If you look in the full document of the city record for the 2017 sidewalk program you will find this is how we recorded the information that the resident shared:
Here is the letter with the city's estimate:
Here is the actual bill
One piece of feedback I have passed on to staff is that the estimate should be clear if the $698 was suppose to be the final cost or the cost of just the concrete. From the second page of the estimate you can see it is the cost of the work plus the administration fee. However, the admin fee is not shown in the document so many residents might miss this. In this residents case her estimate was $698 but she ends up paying $714.

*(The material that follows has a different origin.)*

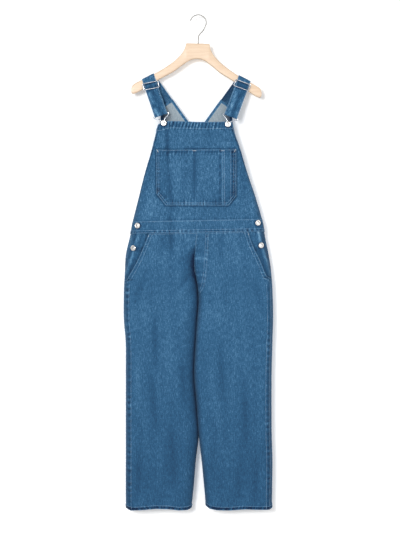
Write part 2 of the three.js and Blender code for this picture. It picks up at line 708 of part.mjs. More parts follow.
// Hanger body: upright sections with rounded corners, from one tip to the other
const hangerHalf = table(['x', 'top', 'low'], [
  [0, -86.3, -133.3],
  [18, -86.3, -136.6],
  [33.2, -86.3, -145.5],
  [36, -87.3, -147.4],
  [39.7, -102.8, -150.2],
  [49.7, -120.5, -157.6],
  [70.2, -141.8, -173.9],
  [94, -160.0, -187.8],
  [118.3, -175.7, -202.2],
  [142, -189.8, -217.2],
  [160.4, -199.6, -229.4],
  [176, -206.6, -239.0],
  [188, -213.4, -244.6],
  [195, -219.6, -245.4],
  [198.6, -228.4, -240.6],
]);
function hangerGeometry() {
  const stations = [...hangerHalf.slice(1).reverse().map((row) => ({ ...row, x: -row.x })), ...hangerHalf];
  const reach = hangerThickness / 2 - hangerRounding;
  const corners = [[1, 1, 0], [-1, 1, 90], [-1, -1, 180], [1, -1, 270]];
  const rings = stations.map(({ x, top, low }) => corners.flatMap(([alongY, alongZ, from]) => {
    const centreZ = (top + low) / 2 + alongZ * ((top - low) / 2 - hangerRounding);
    return arc(alongY * reach, centreZ, hangerRounding, from, from + 90, 2)
      .map(([y, z]) => new THREE.Vector3(x, y, z));
  }));
  const size = rings[0].length;
  const triangles = [];
  for (let i = 0; i < rings.length - 1; i += 1) {
    for (let k = 0; k < size; k += 1) {
      const a = i * size + k;
      const b = i * size + ((k + 1) % size);
      triangles.push([a, b, b + size], [a, b + size, a + size]);
    }
  }
  const lastRing = (rings.length - 1) * size;
  for (let k = 1; k < size - 1; k += 1) {
    triangles.push([0, k + 1, k], [lastRing, lastRing + k, lastRing + k + 1]);
  }
  return closedGeometry(rings.flat(), triangles);
}
const hanger = add('hanger_body', hangerGeometry(), birch);
hanger.rotation.y = radians(hangerTilt);

// Hook: from its tip over the top, then in to the stem
const hookLine = [...arc(hookCentre[0], hookCentre[1], hookRadius, 163, -32, 14),
  [12.5, -48], [4.2, -56.5], [-0.4, -65], [-1.2, -76], [-1.4, -86]];
const hookCurve = new THREE.CatmullRomCurve3(hookLine.map(([x, z]) => new THREE.Vector3(x, 0, z)));
add('hanger_hook', turnedOut(wireAlong(hookCurve, hookWire, 8, 32)), silver);

export default dungarees;
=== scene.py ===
import math

import bmesh
import bpy
import numpy as np
from mathutils import Matrix, Vector
from mathutils.bvhtree import BVHTree


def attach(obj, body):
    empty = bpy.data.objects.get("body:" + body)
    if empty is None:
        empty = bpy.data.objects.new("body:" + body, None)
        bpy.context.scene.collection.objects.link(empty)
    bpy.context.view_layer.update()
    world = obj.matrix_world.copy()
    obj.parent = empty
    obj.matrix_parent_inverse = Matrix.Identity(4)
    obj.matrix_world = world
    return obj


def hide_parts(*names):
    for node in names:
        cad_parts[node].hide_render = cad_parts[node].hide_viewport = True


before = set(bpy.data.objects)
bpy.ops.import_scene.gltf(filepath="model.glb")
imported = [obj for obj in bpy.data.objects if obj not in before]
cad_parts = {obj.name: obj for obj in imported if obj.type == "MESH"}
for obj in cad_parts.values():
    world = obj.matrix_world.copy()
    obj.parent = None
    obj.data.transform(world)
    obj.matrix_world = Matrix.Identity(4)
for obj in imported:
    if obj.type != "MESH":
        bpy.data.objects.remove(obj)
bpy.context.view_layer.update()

# Sizes are millimetres, +Z up, and the front faces -Y. Meshes are made in metres.
MM = 0.001
FRONT = -1
BACK = 1

# Cloth
CLOTH_WALL = 1.2
POCKET_WALL = 1.1
STRAP_WALL = 2.0
LAYER_GAP = 0.35
SEAM_GAP = 0.15
SEAM_LAP = 4
BAND_LIFT = 1.45
CELL = 3.4
LEVEL_STEP = 4.0
REACH = 230
THREAD_LIFT = 0.12
WEAR_AND_SHADE_LIMIT = 1.2
CLOTH_SHARP, SOLID_SHARP = math.radians(50), math.radians(38)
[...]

As an aside the list of contractors that have a permit to do concrete work in the city right a way (your sidewalk) is posted on the city website. Look for the Bonded Concrete Contractor List on this page.
Other common comments:
The city should pay for the sidewalk repairs since they are on city property. I am sympathetic to this argument. However, people are more likely to take care of the sidewalks and not do things to ruin them - like park their cars and trucks over them or plant trees right next to them, if they are responsible for upkeep. As a side note other cities around this area also make residents pay for the curb work that is done. I am glad we do not follow their lead on this.